It should be no surprise that cable and telephone companies love the fact that you pay them hundreds to get access to TV that, when I was a kid, was broadcast over the air for free. When cable was first proposed, a lot of folks argued that TV viewers just weren’t stupid enough to pay for something they got for free. Apparently they were wrong, and that doesn’t exactly say wonderful things about us. But the cable companies got regulated monopolies into our homes, and what initially cost $10 to $15 a month now costs many of us close to $100 for programming we really don’t have time to watch. In my own case, just to get the Speed Channel and watch a small set of programs I want, I had to pay nearly $20 a month for the entire “sports package,” most of which I really don’t care about.

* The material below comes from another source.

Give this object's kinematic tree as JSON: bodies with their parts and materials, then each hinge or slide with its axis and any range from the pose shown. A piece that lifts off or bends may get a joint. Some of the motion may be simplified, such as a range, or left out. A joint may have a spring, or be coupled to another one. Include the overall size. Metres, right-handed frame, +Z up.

Intel wants to break this model, and the cable companies aren’t amused. I mean, they kind of like the idea of customers paying tons of money for stuff they don’t use. I really can’t blame them, but I’m rooting for Intel.

How AMD helped intel

As powerful as Intel is, it would really be no match for the massive power of the telephone and cable companies. Through lobbying, these firms have a long history of manipulating the government to get what they need, and Intel would have simply been over matched. However, for the last couple of decades, AMD has being pounding on Intel on anti-trust grounds and, as a result Intel has one of the strongest anti-trust lobbying and legal teams on the planet.

I think Intel is going to win, and we’ll get vastly better pricing on programing and services …

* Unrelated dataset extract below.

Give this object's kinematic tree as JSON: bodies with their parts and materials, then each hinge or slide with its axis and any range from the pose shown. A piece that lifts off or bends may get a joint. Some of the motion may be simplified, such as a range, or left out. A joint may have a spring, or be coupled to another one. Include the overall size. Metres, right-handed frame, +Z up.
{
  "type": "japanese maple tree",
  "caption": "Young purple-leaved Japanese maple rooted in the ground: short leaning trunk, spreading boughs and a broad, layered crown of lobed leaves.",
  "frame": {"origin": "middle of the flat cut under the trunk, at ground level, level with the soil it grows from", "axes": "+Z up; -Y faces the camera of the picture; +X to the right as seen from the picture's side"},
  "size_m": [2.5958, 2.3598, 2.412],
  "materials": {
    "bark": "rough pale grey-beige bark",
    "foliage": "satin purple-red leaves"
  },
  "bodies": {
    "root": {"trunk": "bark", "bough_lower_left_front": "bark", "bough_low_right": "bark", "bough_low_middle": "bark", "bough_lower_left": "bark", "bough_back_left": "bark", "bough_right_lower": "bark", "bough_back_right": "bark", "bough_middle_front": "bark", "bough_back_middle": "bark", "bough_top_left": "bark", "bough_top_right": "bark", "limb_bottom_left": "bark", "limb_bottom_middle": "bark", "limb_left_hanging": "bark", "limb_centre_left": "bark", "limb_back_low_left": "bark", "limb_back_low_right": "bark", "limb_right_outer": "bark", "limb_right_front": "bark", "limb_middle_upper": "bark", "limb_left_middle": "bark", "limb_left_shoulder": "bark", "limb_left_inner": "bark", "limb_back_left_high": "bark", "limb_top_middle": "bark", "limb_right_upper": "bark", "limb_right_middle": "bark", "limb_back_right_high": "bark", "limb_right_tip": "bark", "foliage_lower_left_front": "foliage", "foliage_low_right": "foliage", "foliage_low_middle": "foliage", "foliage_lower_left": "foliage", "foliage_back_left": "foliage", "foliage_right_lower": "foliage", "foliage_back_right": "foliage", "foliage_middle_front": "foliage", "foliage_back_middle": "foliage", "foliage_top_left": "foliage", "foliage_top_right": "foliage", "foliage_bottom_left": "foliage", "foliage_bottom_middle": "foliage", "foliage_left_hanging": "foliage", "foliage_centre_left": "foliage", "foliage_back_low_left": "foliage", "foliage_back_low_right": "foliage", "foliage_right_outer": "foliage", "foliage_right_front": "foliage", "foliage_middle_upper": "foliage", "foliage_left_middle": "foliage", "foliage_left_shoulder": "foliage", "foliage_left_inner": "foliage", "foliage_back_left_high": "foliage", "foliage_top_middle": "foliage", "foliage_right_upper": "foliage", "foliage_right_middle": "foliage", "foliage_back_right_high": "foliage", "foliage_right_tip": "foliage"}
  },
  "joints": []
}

Locking up a market, as these cable and telephone companies have done, looks and smells anti-competitive, and this is the angle Intel is using to break out the service it wants to sell. Thanks to years of attacks from AMD, Intel has the equivalent of a nuclear arsenal in this space, and the company is raining down missiles on the anti-competitive efforts of the defending cable and telephone companies, which are – by definition – regulated monopolies.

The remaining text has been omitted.